The exercise asks for every line of the data to be reproduced exactly.

#### Supplied material

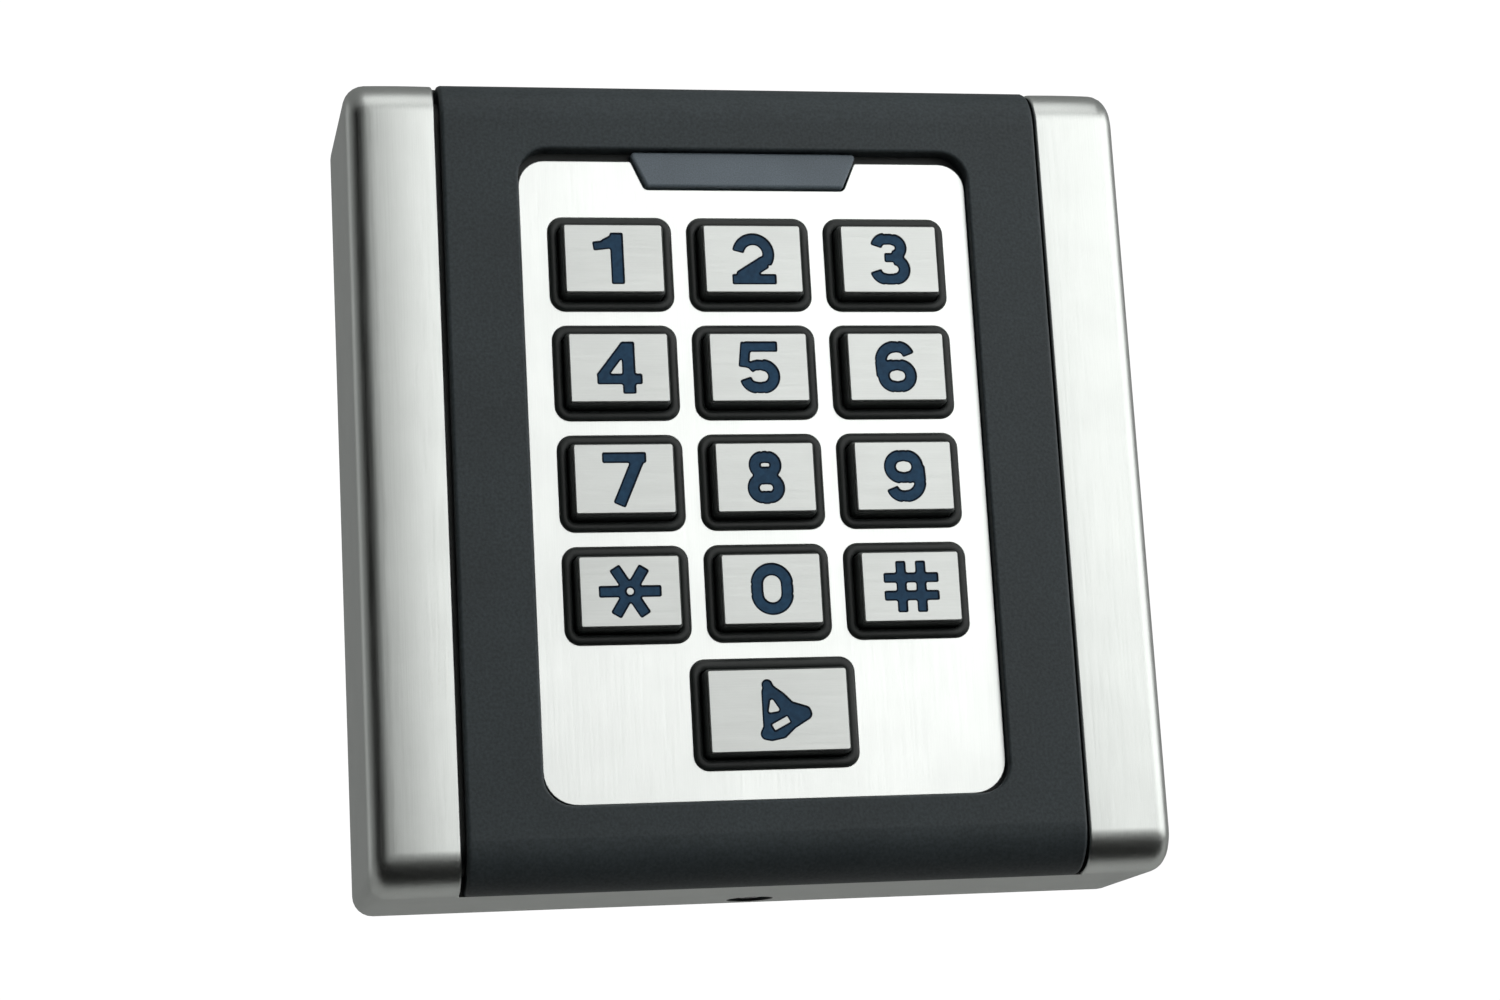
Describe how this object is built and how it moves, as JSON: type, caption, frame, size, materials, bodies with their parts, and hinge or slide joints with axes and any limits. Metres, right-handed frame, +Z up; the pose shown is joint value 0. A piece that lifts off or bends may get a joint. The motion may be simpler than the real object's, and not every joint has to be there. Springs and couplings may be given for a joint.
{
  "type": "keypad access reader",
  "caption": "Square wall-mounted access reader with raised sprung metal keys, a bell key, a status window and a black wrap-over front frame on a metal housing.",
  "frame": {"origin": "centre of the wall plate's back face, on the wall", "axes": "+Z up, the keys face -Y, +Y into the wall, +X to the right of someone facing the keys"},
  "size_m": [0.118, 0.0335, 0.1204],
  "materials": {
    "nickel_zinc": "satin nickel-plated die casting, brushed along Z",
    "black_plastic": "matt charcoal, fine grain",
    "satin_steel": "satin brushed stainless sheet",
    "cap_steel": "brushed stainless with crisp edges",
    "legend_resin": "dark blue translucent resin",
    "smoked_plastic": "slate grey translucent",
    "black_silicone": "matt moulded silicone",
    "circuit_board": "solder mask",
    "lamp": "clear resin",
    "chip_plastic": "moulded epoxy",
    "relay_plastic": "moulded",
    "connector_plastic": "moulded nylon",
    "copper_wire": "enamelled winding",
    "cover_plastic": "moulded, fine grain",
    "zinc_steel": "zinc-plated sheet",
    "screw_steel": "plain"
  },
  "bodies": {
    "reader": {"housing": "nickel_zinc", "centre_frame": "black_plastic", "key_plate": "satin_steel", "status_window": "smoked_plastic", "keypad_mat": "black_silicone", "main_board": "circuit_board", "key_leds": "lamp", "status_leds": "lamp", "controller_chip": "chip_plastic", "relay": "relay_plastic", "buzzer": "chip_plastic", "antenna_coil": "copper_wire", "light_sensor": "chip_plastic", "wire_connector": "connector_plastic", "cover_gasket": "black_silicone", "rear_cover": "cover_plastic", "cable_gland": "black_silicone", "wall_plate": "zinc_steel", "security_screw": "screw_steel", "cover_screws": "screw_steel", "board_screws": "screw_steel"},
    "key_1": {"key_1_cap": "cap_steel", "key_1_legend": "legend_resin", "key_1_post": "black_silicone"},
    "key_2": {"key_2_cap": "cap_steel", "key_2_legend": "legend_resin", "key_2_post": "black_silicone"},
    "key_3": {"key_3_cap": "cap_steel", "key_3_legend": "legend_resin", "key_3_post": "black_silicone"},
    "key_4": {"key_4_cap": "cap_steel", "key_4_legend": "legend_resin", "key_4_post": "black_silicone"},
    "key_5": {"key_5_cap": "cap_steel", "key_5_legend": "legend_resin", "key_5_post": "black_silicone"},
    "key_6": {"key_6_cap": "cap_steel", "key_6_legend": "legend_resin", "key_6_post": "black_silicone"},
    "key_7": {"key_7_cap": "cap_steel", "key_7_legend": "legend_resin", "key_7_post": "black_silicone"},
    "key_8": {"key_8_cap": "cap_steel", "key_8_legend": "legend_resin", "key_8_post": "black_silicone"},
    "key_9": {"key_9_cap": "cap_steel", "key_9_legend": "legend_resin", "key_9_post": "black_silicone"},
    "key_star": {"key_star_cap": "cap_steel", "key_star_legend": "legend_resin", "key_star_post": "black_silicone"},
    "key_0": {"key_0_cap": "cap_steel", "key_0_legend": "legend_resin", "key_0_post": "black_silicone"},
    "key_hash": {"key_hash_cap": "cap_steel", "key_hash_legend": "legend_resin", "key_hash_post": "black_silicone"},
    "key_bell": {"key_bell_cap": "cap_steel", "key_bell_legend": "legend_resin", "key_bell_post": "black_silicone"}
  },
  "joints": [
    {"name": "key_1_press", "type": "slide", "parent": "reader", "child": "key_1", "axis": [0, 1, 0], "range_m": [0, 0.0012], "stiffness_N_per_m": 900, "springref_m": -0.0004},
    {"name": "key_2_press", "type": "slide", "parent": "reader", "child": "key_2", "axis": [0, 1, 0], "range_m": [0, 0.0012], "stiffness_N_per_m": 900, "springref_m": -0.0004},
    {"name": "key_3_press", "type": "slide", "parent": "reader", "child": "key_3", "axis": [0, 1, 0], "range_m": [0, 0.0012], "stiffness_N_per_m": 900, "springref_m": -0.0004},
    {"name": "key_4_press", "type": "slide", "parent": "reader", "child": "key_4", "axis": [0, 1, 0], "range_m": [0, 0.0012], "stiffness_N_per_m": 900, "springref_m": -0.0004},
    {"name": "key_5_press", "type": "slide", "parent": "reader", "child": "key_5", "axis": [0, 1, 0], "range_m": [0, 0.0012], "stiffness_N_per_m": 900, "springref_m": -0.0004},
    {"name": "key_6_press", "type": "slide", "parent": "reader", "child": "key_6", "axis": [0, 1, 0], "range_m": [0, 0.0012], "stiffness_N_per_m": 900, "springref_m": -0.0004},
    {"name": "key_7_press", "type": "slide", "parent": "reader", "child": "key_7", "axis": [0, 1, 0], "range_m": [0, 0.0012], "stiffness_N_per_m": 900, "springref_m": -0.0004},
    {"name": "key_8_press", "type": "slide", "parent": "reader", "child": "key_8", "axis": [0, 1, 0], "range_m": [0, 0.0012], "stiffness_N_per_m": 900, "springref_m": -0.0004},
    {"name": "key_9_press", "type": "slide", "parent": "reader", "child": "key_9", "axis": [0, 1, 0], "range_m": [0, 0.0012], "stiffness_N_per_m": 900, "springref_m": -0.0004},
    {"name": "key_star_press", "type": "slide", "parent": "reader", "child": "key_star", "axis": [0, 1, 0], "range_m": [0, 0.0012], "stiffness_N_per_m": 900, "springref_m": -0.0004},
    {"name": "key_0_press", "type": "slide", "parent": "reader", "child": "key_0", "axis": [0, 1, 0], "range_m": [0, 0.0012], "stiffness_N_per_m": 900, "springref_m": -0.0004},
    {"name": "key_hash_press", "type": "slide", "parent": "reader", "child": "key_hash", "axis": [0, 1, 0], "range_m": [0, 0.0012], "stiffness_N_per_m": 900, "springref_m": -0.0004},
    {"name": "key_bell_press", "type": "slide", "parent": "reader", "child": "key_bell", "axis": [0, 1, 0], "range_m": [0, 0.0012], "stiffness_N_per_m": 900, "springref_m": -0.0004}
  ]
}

########

▶ Correct answer
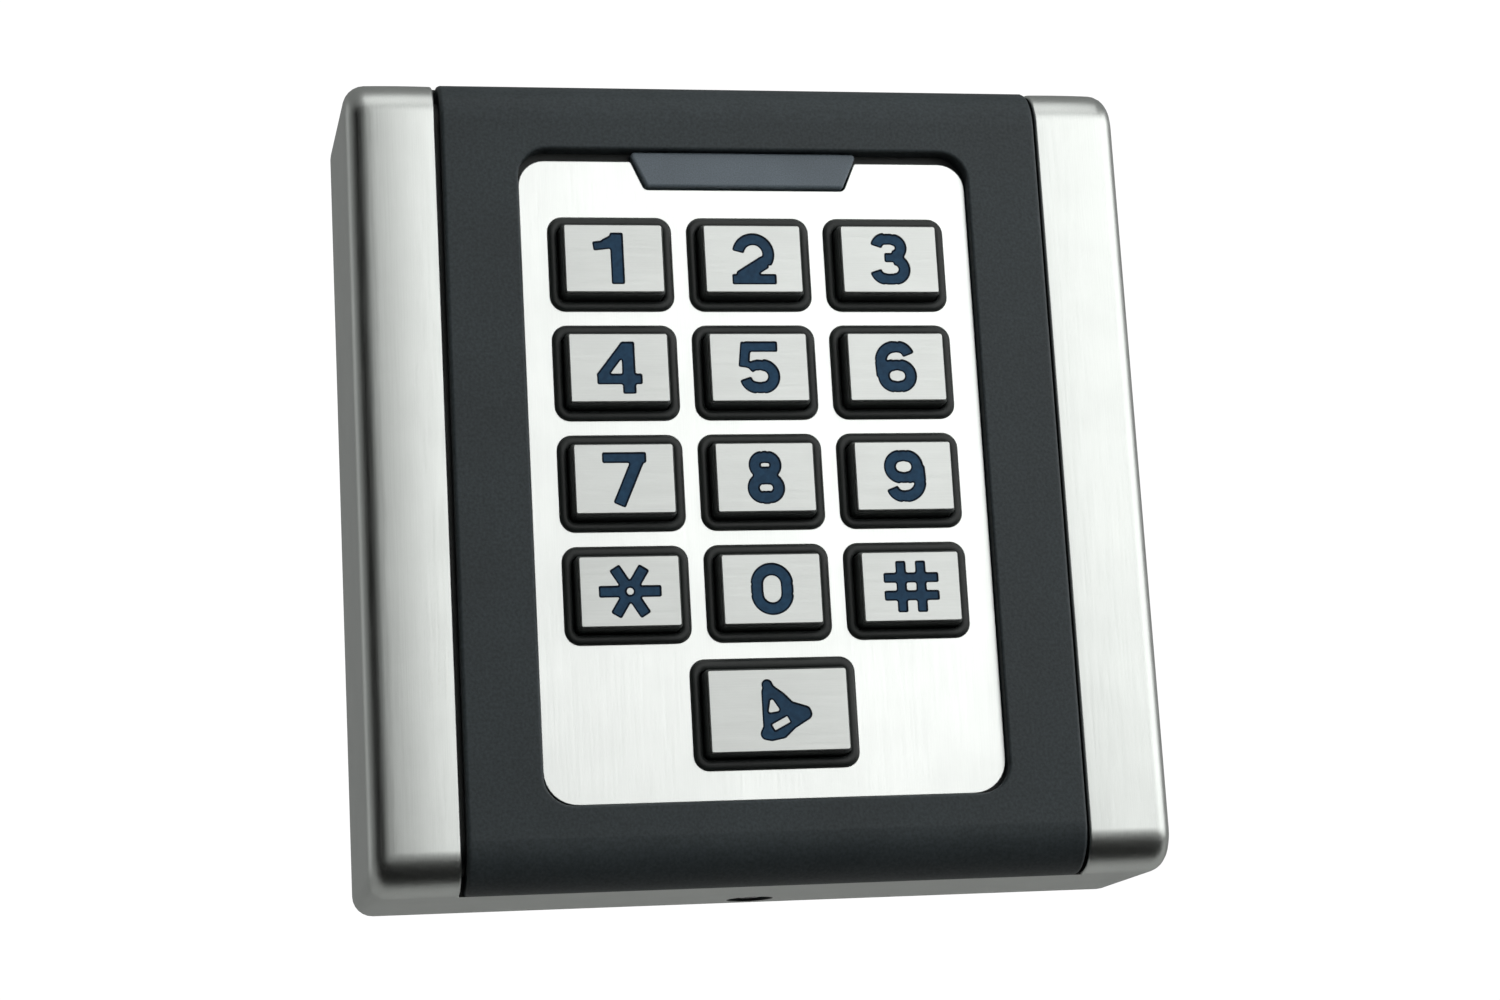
Describe how this object is built and how it moves, as JSON: type, caption, frame, size, materials, bodies with their parts, and hinge or slide joints with axes and any limits. Metres, right-handed frame, +Z up; the pose shown is joint value 0. A piece that lifts off or bends may get a joint. The motion may be simpler than the real object's, and not every joint has to be there. Springs and couplings may be given for a joint.
{
  "type": "keypad access reader",
  "caption": "Square wall-mounted access reader with raised sprung metal keys, a bell key, a status window and a black wrap-over front frame on a metal housing.",
  "frame": {"origin": "centre of the wall plate's back face, on the wall", "axes": "+Z up, the keys face -Y, +Y into the wall, +X to the right of someone facing the keys"},
  "size_m": [0.118, 0.0335, 0.1204],
  "materials": {
    "nickel_zinc": "satin nickel-plated die casting, brushed along Z",
    "black_plastic": "matt charcoal, fine grain",
    "satin_steel": "satin brushed stainless sheet",
    "cap_steel": "brushed stainless with crisp edges",
    "legend_resin": "dark blue translucent resin",
    "smoked_plastic": "slate grey translucent",
    "black_silicone": "matt moulded silicone",
    "circuit_board": "solder mask",
    "lamp": "clear resin",
    "chip_plastic": "moulded epoxy",
    "relay_plastic": "moulded",
    "connector_plastic": "moulded nylon",
    "copper_wire": "enamelled winding",
    "cover_plastic": "moulded, fine grain",
    "zinc_steel": "zinc-plated sheet",
    "screw_steel": "plain"
  },
  "bodies": {
    "reader": {"housing": "nickel_zinc", "centre_frame": "black_plastic", "key_plate": "satin_steel", "status_window": "smoked_plastic", "keypad_mat": "black_silicone", "main_board": "circuit_board", "key_leds": "lamp", "status_leds": "lamp", "controller_chip": "chip_plastic", "relay": "relay_plastic", "buzzer": "chip_plastic", "antenna_coil": "copper_wire", "light_sensor": "chip_plastic", "wire_connector": "connector_plastic", "cover_gasket": "black_silicone", "rear_cover": "cover_plastic", "cable_gland": "black_silicone", "wall_plate": "zinc_steel", "security_screw": "screw_steel", "cover_screws": "screw_steel", "board_screws": "screw_steel"},
    "key_1": {"key_1_cap": "cap_steel", "key_1_legend": "legend_resin", "key_1_post": "black_silicone"},
    "key_2": {"key_2_cap": "cap_steel", "key_2_legend": "legend_resin", "key_2_post": "black_silicone"},
    "key_3": {"key_3_cap": "cap_steel", "key_3_legend": "legend_resin", "key_3_post": "black_silicone"},
    "key_4": {"key_4_cap": "cap_steel", "key_4_legend": "legend_resin", "key_4_post": "black_silicone"},
    "key_5": {"key_5_cap": "cap_steel", "key_5_legend": "legend_resin", "key_5_post": "black_silicone"},
    "key_6": {"key_6_cap": "cap_steel", "key_6_legend": "legend_resin", "key_6_post": "black_silicone"},
    "key_7": {"key_7_cap": "cap_steel", "key_7_legend": "legend_resin", "key_7_post": "black_silicone"},
    "key_8": {"key_8_cap": "cap_steel", "key_8_legend": "legend_resin", "key_8_post": "black_silicone"},
    "key_9": {"key_9_cap": "cap_steel", "key_9_legend": "legend_resin", "key_9_post": "black_silicone"},
    "key_star": {"key_star_cap": "cap_steel", "key_star_legend": "legend_resin", "key_star_post": "black_silicone"},
    "key_0": {"key_0_cap": "cap_steel", "key_0_legend": "legend_resin", "key_0_post": "black_silicone"},
    "key_hash": {"key_hash_cap": "cap_steel", "key_hash_legend": "legend_resin", "key_hash_post": "black_silicone"},
    "key_bell": {"key_bell_cap": "cap_steel", "key_bell_legend": "legend_resin", "key_bell_post": "black_silicone"}
  },
  "joints": [
    {"name": "key_1_press", "type": "slide", "parent": "reader", "child": "key_1", "axis": [0, 1, 0], "range_m": [0, 0.0012], "stiffness_N_per_m": 900, "springref_m": -0.0004},
    {"name": "key_2_press", "type": "slide", "parent": "reader", "child": "key_2", "axis": [0, 1, 0], "range_m": [0, 0.0012], "stiffness_N_per_m": 900, "springref_m": -0.0004},
    {"name": "key_3_press", "type": "slide", "parent": "reader", "child": "key_3", "axis": [0, 1, 0], "range_m": [0, 0.0012], "stiffness_N_per_m": 900, "springref_m": -0.0004},
    {"name": "key_4_press", "type": "slide", "parent": "reader", "child": "key_4", "axis": [0, 1, 0], "range_m": [0, 0.0012], "stiffness_N_per_m": 900, "springref_m": -0.0004},
    {"name": "key_5_press", "type": "slide", "parent": "reader", "child": "key_5", "axis": [0, 1, 0], "range_m": [0, 0.0012], "stiffness_N_per_m": 900, "springref_m": -0.0004},
    {"name": "key_6_press", "type": "slide", "parent": "reader", "child": "key_6", "axis": [0, 1, 0], "range_m": [0, 0.0012], "stiffness_N_per_m": 900, "springref_m": -0.0004},
    {"name": "key_7_press", "type": "slide", "parent": "reader", "child": "key_7", "axis": [0, 1, 0], "range_m": [0, 0.0012], "stiffness_N_per_m": 900, "springref_m": -0.0004},
    {"name": "key_8_press", "type": "slide", "parent": "reader", "child": "key_8", "axis": [0, 1, 0], "range_m": [0, 0.0012], "stiffness_N_per_m": 900, "springref_m": -0.0004},
    {"name": "key_9_press", "type": "slide", "parent": "reader", "child": "key_9", "axis": [0, 1, 0], "range_m": [0, 0.0012], "stiffness_N_per_m": 900, "springref_m": -0.0004},
    {"name": "key_star_press", "type": "slide", "parent": "reader", "child": "key_star", "axis": [0, 1, 0], "range_m": [0, 0.0012], "stiffness_N_per_m": 900, "springref_m": -0.0004},
    {"name": "key_0_press", "type": "slide", "parent": "reader", "child": "key_0", "axis": [0, 1, 0], "range_m": [0, 0.0012], "stiffness_N_per_m": 900, "springref_m": -0.0004},
    {"name": "key_hash_press", "type": "slide", "parent": "reader", "child": "key_hash", "axis": [0, 1, 0], "range_m": [0, 0.0012], "stiffness_N_per_m": 900, "springref_m": -0.0004},
    {"name": "key_bell_press", "type": "slide", "parent": "reader", "child": "key_bell", "axis": [0, 1, 0], "range_m": [0, 0.0012], "stiffness_N_per_m": 900, "springref_m": -0.0004}
  ]
}